> _Problem to solve_: Repeat the material exactly as it appears.

Start of Information provided

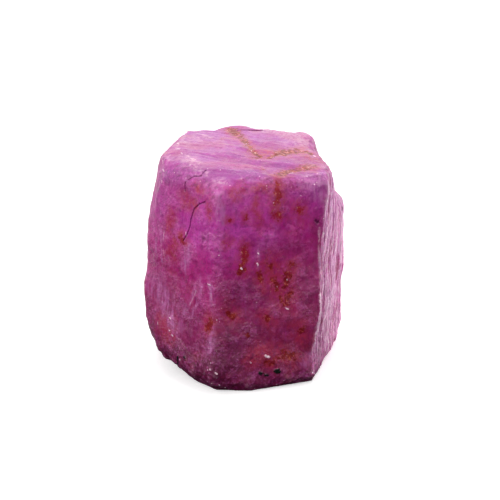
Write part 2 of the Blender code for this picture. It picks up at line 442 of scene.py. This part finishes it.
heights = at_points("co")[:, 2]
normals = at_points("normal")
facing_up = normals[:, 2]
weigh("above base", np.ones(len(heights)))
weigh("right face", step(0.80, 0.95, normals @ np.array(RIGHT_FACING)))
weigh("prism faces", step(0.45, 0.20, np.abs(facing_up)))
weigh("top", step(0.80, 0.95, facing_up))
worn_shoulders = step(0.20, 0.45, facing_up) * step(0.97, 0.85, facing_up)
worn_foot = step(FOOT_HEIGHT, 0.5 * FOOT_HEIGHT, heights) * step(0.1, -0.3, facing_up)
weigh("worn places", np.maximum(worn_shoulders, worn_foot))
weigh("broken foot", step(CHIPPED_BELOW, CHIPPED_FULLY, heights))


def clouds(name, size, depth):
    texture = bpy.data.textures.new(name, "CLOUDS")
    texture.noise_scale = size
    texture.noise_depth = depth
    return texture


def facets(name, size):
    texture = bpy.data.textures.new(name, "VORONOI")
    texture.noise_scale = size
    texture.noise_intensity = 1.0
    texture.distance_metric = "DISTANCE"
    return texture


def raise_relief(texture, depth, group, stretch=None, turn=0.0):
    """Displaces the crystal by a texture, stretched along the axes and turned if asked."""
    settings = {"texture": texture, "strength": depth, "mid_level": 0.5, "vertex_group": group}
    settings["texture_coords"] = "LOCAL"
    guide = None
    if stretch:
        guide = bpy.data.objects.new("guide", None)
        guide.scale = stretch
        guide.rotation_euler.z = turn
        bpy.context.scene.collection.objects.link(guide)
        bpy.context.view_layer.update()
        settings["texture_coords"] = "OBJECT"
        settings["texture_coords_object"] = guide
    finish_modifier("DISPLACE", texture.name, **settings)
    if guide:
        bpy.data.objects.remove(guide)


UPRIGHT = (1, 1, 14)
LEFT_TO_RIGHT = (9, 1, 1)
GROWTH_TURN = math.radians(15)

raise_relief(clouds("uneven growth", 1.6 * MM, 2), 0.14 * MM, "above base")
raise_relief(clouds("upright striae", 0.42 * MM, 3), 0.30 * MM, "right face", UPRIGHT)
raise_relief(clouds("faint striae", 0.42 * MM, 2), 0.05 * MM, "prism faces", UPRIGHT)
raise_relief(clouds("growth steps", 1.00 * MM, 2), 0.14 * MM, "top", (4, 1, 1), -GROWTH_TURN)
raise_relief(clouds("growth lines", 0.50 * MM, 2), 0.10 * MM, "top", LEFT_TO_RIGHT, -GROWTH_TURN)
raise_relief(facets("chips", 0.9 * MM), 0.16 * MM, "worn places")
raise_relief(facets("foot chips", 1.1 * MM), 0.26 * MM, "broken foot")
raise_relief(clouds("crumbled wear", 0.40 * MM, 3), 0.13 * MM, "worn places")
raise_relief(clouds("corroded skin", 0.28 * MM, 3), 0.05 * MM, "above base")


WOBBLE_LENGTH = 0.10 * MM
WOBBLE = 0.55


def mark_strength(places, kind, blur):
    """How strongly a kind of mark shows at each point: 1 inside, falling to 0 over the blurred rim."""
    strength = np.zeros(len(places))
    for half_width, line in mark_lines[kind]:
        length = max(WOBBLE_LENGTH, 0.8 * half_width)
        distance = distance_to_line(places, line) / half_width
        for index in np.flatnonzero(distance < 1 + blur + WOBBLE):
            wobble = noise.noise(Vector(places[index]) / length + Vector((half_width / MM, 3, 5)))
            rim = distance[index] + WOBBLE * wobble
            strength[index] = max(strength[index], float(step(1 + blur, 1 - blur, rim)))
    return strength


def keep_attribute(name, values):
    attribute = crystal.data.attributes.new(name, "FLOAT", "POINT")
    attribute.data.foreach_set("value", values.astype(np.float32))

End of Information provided

> _Worked solution_:
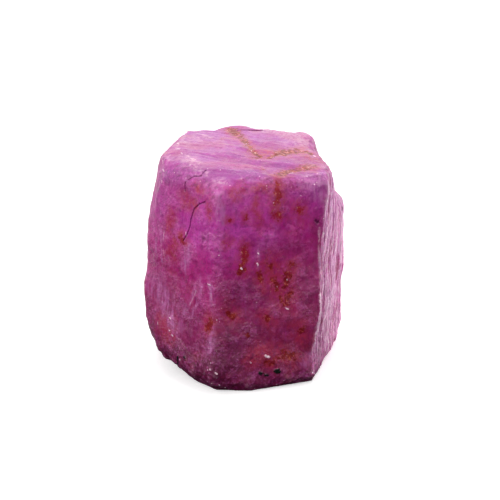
Write part 2 of the Blender code for this picture. It picks up at line 442 of scene.py. This part finishes it.
heights = at_points("co")[:, 2]
normals = at_points("normal")
facing_up = normals[:, 2]
weigh("above base", np.ones(len(heights)))
weigh("right face", step(0.80, 0.95, normals @ np.array(RIGHT_FACING)))
weigh("prism faces", step(0.45, 0.20, np.abs(facing_up)))
weigh("top", step(0.80, 0.95, facing_up))
worn_shoulders = step(0.20, 0.45, facing_up) * step(0.97, 0.85, facing_up)
worn_foot = step(FOOT_HEIGHT, 0.5 * FOOT_HEIGHT, heights) * step(0.1, -0.3, facing_up)
weigh("worn places", np.maximum(worn_shoulders, worn_foot))
weigh("broken foot", step(CHIPPED_BELOW, CHIPPED_FULLY, heights))


def clouds(name, size, depth):
    texture = bpy.data.textures.new(name, "CLOUDS")
    texture.noise_scale = size
    texture.noise_depth = depth
    return texture


def facets(name, size):
    texture = bpy.data.textures.new(name, "VORONOI")
    texture.noise_scale = size
    texture.noise_intensity = 1.0
    texture.distance_metric = "DISTANCE"
    return texture


def raise_relief(texture, depth, group, stretch=None, turn=0.0):
    """Displaces the crystal by a texture, stretched along the axes and turned if asked."""
    settings = {"texture": texture, "strength": depth, "mid_level": 0.5, "vertex_group": group}
    settings["texture_coords"] = "LOCAL"
    guide = None
    if stretch:
        guide = bpy.data.objects.new("guide", None)
        guide.scale = stretch
        guide.rotation_euler.z = turn
        bpy.context.scene.collection.objects.link(guide)
        bpy.context.view_layer.update()
        settings["texture_coords"] = "OBJECT"
        settings["texture_coords_object"] = guide
    finish_modifier("DISPLACE", texture.name, **settings)
    if guide:
        bpy.data.objects.remove(guide)


UPRIGHT = (1, 1, 14)
LEFT_TO_RIGHT = (9, 1, 1)
GROWTH_TURN = math.radians(15)

raise_relief(clouds("uneven growth", 1.6 * MM, 2), 0.14 * MM, "above base")
raise_relief(clouds("upright striae", 0.42 * MM, 3), 0.30 * MM, "right face", UPRIGHT)
raise_relief(clouds("faint striae", 0.42 * MM, 2), 0.05 * MM, "prism faces", UPRIGHT)
raise_relief(clouds("growth steps", 1.00 * MM, 2), 0.14 * MM, "top", (4, 1, 1), -GROWTH_TURN)
raise_relief(clouds("growth lines", 0.50 * MM, 2), 0.10 * MM, "top", LEFT_TO_RIGHT, -GROWTH_TURN)
raise_relief(facets("chips", 0.9 * MM), 0.16 * MM, "worn places")
raise_relief(facets("foot chips", 1.1 * MM), 0.26 * MM, "broken foot")
raise_relief(clouds("crumbled wear", 0.40 * MM, 3), 0.13 * MM, "worn places")
raise_relief(clouds("corroded skin", 0.28 * MM, 3), 0.05 * MM, "above base")


WOBBLE_LENGTH = 0.10 * MM
WOBBLE = 0.55


def mark_strength(places, kind, blur):
    """How strongly a kind of mark shows at each point: 1 inside, falling to 0 over the blurred rim."""
    strength = np.zeros(len(places))
    for half_width, line in mark_lines[kind]:
        length = max(WOBBLE_LENGTH, 0.8 * half_width)
        distance = distance_to_line(places, line) / half_width
        for index in np.flatnonzero(distance < 1 + blur + WOBBLE):
            wobble = noise.noise(Vector(places[index]) / length + Vector((half_width / MM, 3, 5)))
            rim = distance[index] + WOBBLE * wobble
            strength[index] = max(strength[index], float(step(1 + blur, 1 - blur, rim)))
    return strength


def keep_attribute(name, values):
    attribute = crystal.data.attributes.new(name, "FLOAT", "POINT")
    attribute.data.foreach_set("value", values.astype(np.float32))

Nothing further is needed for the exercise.